I have to think animals are such common companions for poets because of how much they offer in the way of concise, not extended, metaphor. “Dear Visitors” is the only poem which goes the distance with the comparison, but there’s something even more emotionally precise about the final lines of “10th April 2020”:
[…] The GP rang this afternoon
trying to talk about a DNR order. I refused,
instead told him about starlings murmurating
and all the living I have left to do.
Through the single act of murmuration, I feel like I get it. There’s probably also a complexity to the patterns of a starling’s actions and interactions throughout the day which finds parallels in our own, but this singular quality makes too much sense as something the speaker would focus on to lead her to wanting to share the excitement of living. It’s a simple act which can often have a more substantial effect.
IV
I wonder if another version of Where I’d Watch… would drift further away from its central figure than this one does or if the form of the pamphlet necessities the kind of focus this series of poems has.

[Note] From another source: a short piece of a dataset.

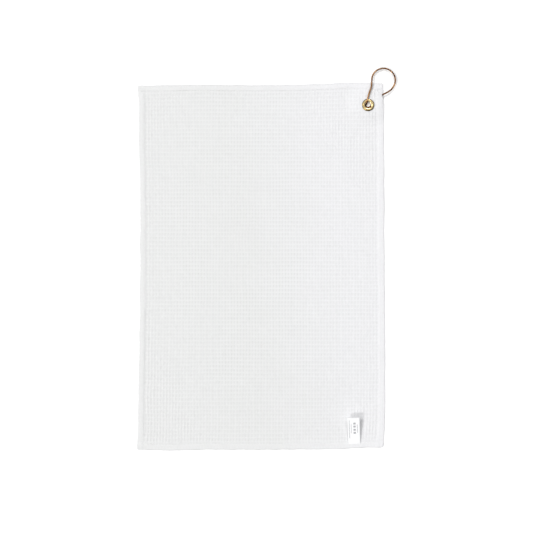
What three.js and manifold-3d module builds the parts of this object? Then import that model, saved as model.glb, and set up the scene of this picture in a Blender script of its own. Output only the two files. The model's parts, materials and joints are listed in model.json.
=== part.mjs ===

Pieces like “A&E…” and “Bad News” stand out for how well they draw on character (not just omitting the singular first-person but even the plural “we” we get in other poems). The corpse which “began hardening slowly” calls back to the “piece of hardened skin rubbed subconsciously” in “In the Half-light” (another character-driven poem), and it’s such a good, memorable bit of detail that I want to see how the central I enters some of the other physical locations in this setting with the kind of outward curiosity in these few poems. The idea of doctors as poets in “Bad News”, in which they have to perform for a kind of audience and think about where and how they rhythmically break apart their own repeated lines, is begging for companion pieces with similar inquiries.
But then poems like “Grandad” (absolutely among my personal favorites) and “My Mother’s Russian Dolls” would end up earning their places less. There’s so much ironic charm and tenderness in “Grandad” from the first line: “Meet me at yours, ten years before.” Some readers might take for granted that the diction here is geographically specific (“yours” as a shortened version of “your place” or “your home” or the equivalent isn’t the way an American, for instance, would say or write the line), and the poem is certainly improved because of it—there’s less of a distance in “yours” (typographically, too), more intimacy. And, quite immediately, the evocation of the cigarette burn in the second line snaps the reader out of a sense of safety. These more interior meditations, while not moving away from the central I, move away from the central setting, and it’s through these that Where I’d Watch… finds much of its variation.
V
One of the concessions Where I’d Watch… doesn’t make for its readers is easing the blow of how we can be too self-consciously participating in someone else’s pain, and I couldn’t be gladder. We’re warned from the outset: “Feel free to have a look around. I’d walk quickly though, / you don’t want to be here…” for too long, essentially. That is simultaneously cautionary and accusatory to me, as in you probably don’t won’t to stay here any longer than you absolutely need to. Sometimes, the accusation is more pointed—“Everybody Loves a Dying Girl”, for instance, or how there are people “just wanting to be part of the tragedy” in “Long-Term Illness”. But I appreciate how other moments like these are treated more quietly and with a component of invitation, because it lulls some of the addressees into feeling like they’ve earned pats on the back for all the second-hand difficulties they’ve gone through. The speaker here doesn’t let anyone off the hook, including herself. That she still manages to do so with compassion makes her honesty more poignant.